- **INPUT RECORDS**
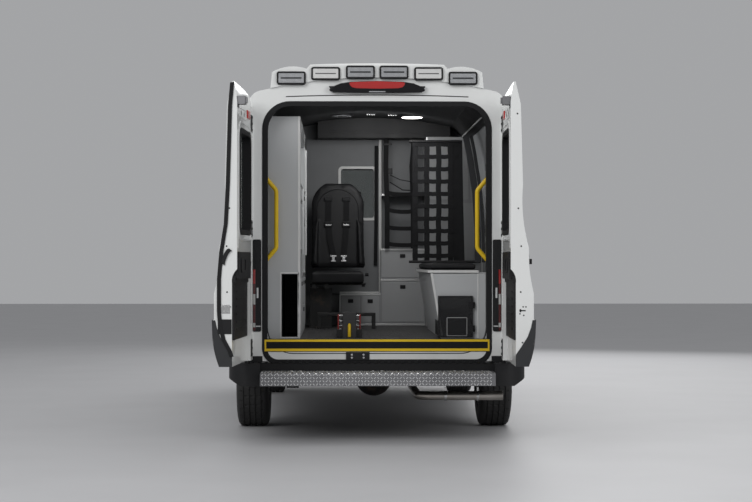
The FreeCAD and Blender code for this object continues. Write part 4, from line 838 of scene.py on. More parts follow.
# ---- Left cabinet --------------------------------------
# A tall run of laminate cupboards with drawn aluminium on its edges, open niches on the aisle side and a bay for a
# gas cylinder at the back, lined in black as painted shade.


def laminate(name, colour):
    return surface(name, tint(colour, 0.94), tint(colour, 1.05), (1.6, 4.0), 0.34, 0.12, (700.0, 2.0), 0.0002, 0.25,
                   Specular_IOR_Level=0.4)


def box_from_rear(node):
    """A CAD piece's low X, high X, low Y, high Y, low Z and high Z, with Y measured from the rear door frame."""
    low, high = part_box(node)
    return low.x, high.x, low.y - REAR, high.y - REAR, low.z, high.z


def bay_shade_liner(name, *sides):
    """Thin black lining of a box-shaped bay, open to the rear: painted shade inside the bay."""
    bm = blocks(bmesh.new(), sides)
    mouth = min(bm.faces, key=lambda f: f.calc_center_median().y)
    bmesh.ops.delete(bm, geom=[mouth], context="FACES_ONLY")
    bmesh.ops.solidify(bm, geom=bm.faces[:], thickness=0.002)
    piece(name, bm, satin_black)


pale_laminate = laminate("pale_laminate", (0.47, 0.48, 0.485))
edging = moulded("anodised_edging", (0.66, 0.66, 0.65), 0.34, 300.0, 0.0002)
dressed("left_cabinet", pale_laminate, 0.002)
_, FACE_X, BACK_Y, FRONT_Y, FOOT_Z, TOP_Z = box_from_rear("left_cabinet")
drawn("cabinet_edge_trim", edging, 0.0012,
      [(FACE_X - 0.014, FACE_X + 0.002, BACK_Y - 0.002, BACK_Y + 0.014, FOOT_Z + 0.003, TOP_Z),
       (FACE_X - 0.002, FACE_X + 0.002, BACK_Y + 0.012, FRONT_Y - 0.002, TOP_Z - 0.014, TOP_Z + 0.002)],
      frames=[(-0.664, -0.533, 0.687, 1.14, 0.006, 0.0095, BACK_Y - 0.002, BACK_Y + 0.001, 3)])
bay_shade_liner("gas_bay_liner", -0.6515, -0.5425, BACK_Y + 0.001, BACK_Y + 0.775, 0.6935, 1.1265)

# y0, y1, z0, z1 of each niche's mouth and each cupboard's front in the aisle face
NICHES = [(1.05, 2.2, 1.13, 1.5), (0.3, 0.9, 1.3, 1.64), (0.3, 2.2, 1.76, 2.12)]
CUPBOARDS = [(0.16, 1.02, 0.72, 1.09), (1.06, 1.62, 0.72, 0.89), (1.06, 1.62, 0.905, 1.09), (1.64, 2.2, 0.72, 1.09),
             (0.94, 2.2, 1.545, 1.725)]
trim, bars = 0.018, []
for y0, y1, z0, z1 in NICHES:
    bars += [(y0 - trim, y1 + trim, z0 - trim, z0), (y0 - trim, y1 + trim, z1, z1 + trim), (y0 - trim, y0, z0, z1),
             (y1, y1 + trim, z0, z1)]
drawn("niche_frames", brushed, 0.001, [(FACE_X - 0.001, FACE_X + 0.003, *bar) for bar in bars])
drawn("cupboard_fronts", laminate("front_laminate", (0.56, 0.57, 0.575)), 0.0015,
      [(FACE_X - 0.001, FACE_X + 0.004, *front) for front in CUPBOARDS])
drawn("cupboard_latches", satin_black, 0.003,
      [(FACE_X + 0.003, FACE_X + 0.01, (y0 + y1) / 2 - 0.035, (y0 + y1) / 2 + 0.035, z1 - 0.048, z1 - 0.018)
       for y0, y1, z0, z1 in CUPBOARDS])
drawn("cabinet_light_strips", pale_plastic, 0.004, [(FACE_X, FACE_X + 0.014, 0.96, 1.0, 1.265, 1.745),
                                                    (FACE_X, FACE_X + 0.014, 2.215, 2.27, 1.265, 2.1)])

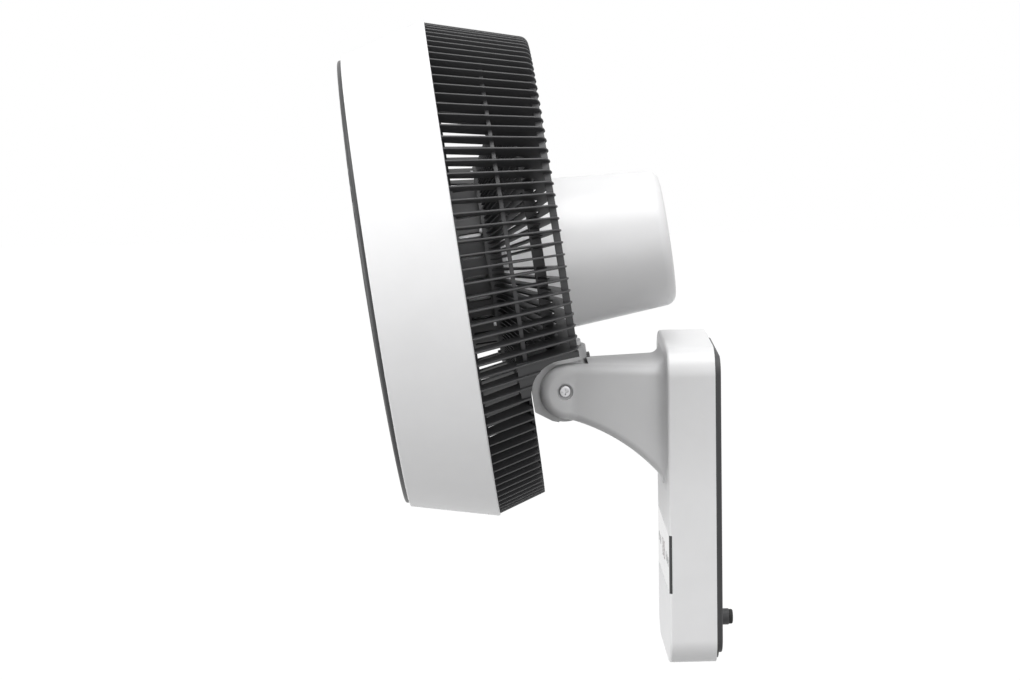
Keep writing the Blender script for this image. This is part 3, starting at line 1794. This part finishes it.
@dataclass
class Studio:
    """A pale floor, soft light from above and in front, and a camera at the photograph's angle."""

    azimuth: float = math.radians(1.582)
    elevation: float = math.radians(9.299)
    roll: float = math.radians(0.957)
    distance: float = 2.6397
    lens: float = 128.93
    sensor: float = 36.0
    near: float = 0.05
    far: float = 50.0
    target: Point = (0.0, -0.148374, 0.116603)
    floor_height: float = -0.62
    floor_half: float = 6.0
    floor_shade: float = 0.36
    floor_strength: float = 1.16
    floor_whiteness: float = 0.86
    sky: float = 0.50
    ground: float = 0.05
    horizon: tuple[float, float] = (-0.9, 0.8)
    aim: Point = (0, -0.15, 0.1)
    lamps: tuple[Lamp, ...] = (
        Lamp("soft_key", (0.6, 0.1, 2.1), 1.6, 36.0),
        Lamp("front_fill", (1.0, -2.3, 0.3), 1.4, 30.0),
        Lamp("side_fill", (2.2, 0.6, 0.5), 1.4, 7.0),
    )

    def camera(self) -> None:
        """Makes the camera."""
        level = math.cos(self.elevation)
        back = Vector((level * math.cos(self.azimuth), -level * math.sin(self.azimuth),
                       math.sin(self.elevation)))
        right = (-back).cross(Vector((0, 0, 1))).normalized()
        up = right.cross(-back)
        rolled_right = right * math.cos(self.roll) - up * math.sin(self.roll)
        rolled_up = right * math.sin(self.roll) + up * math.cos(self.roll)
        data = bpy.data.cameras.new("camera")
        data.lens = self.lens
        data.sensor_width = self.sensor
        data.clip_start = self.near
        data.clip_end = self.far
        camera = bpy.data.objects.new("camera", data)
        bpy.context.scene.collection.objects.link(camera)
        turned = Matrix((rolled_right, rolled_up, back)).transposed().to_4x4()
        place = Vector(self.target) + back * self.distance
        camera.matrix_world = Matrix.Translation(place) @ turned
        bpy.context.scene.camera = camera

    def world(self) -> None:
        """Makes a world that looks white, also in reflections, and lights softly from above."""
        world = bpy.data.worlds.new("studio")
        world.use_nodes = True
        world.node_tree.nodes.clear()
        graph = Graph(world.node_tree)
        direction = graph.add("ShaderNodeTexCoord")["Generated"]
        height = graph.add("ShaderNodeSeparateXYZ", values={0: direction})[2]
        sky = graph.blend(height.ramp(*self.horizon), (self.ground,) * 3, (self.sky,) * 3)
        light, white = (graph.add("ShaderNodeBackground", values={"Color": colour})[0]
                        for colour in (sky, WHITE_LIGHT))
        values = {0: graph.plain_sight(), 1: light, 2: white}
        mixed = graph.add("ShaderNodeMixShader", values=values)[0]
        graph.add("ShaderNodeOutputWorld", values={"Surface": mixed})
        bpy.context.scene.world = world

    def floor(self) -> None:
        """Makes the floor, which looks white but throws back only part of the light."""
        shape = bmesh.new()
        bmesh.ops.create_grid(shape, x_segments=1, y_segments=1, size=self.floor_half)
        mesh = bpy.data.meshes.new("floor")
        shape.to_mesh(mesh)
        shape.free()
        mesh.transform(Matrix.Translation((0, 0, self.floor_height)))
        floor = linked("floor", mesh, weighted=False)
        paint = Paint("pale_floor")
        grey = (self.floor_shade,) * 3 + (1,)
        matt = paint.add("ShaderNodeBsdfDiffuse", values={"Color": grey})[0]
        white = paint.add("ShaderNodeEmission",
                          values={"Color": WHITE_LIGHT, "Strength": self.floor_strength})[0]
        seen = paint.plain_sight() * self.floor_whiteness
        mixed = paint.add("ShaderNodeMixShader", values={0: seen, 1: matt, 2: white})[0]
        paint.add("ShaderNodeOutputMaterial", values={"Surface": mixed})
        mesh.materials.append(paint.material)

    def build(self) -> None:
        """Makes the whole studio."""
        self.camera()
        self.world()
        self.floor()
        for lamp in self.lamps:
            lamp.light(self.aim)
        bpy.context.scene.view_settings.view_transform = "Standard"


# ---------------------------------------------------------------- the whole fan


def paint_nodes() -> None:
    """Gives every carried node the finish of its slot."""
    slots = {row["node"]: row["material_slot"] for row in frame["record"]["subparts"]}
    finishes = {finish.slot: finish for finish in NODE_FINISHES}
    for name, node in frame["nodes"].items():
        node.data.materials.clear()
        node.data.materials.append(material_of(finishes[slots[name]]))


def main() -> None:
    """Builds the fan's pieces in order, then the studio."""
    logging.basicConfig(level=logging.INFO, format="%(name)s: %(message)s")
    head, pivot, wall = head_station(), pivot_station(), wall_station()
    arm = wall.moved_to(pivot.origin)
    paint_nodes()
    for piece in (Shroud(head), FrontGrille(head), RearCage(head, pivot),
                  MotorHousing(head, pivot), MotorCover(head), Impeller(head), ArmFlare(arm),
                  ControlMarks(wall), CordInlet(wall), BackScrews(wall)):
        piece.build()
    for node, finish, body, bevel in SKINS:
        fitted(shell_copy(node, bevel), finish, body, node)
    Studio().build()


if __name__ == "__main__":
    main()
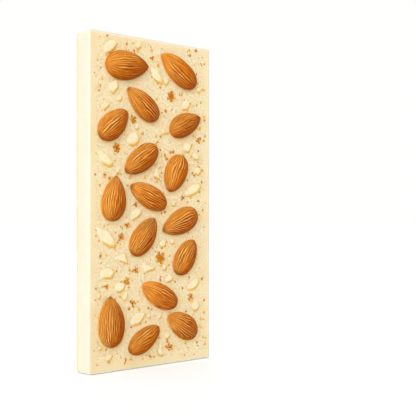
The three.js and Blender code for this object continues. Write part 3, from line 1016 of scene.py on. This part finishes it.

- **PROBLEM DESCRIPTION**
Each line in the data that holds the string "this" should be found and copied.

- **FULL OUTPUT**
The FreeCAD and Blender code for this object continues. Write part 4, from line 838 of scene.py on. More parts follow.
Keep writing the Blender script for this image. This is part 3, starting at line 1794. This part finishes it.
The three.js and Blender code for this object continues. Write part 3, from line 1016 of scene.py on. This part finishes it.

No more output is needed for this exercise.